For all Boomers looking for a new view as they age, both Gaskin and Kesey show possibilities.

Instead of living through the lens of a maxed out stoner, the two men seemed more interested in life as we know it, where cause and effect have more meaning than a role model contemplating infinity in a grain of sand…again.

Stephen Gaskin’s death won’t mark the day the music died, his life song still resonates.

Think of a soundtrack for 2017.

About David Gillaspie

I am a writer. This is my blog story day by day.

Comments

  1. Alex Paul says

    I had a friend whose brother was a doctor and traveled with Steve Gaskin. They came through Spokane on their way east when we lived there in 1972 and we helped organize a place for him to talk.

    I remember feeling that they were travelers on a caravan to somewhere important, like merchants on camels on the Silk Road, up to something big. We both felt a tug to just quit our jobs and see what happened, but then they asked the people in the crowd to raise their hand if they had tried acid, and kept increasing by a factor of ten, I was stunned to see some people had taken acid over 500 times.

    We’ve never tried it, and that decided the matter, they were headed somewhere dark as far as we were concerned. Stephen was very charismatic though, it was his questioning authority that tugged others along. There was a certain purity in rejecting regular society, like living off the grid and off the land. It was a purity paid for by hard physical labor and forsaking a comfortable old age.

    I’m glad we didn’t up anchor and get on the bus. In the end they became poor farmers and part of society. And our doctor friend, who was the only one with a real money job? He worked in town and donated his earnings to the farm. He eventually returned to practice in Southern California.

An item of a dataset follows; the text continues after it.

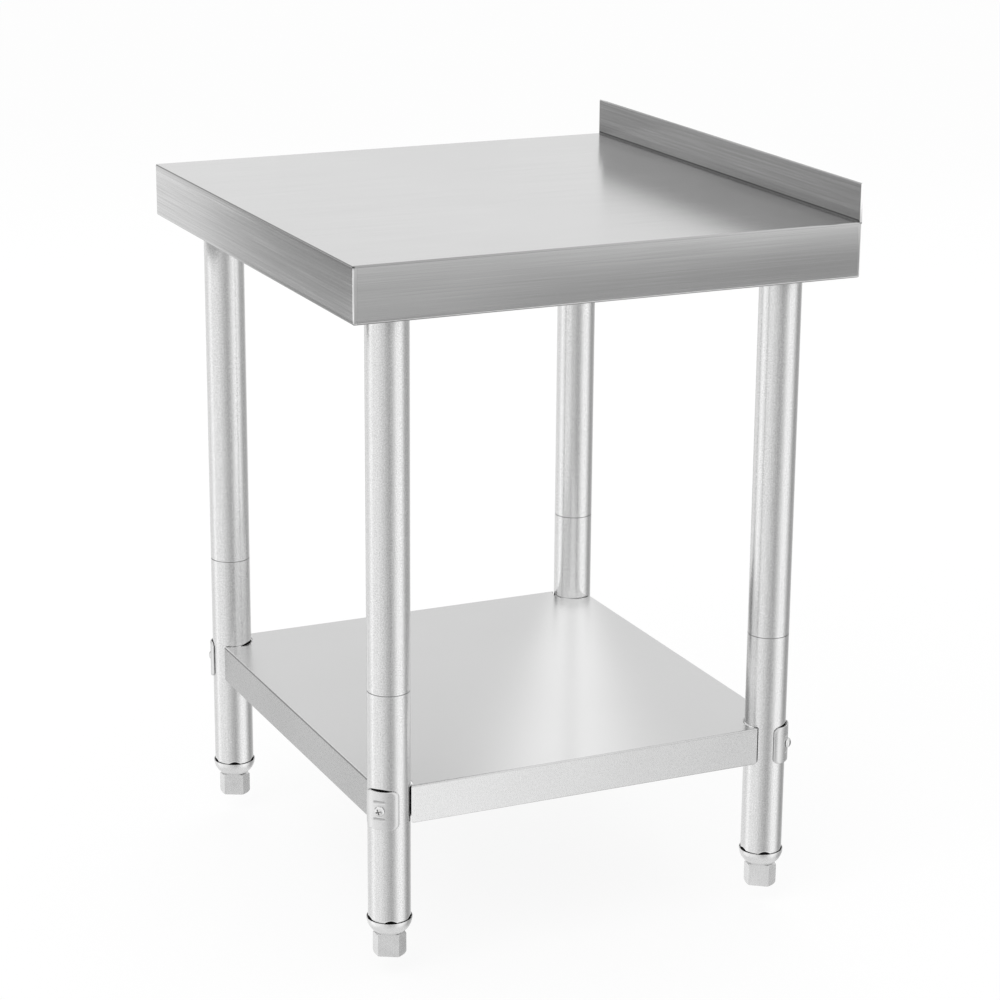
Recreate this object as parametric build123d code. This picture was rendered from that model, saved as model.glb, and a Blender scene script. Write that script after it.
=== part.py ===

    Life in America is already so free, it seems pointless to try and live freer.

    • David Gillaspie says

      Great comment, Alex.

      The whole acid test deal came into focus my freshman year in college when a woman in my dorm said, “I wonder who I’d be if I hadn’t taken acid.”

      It’s a Pass/Fail test on the bus and you hope the driver doesn’t put it in a ditch.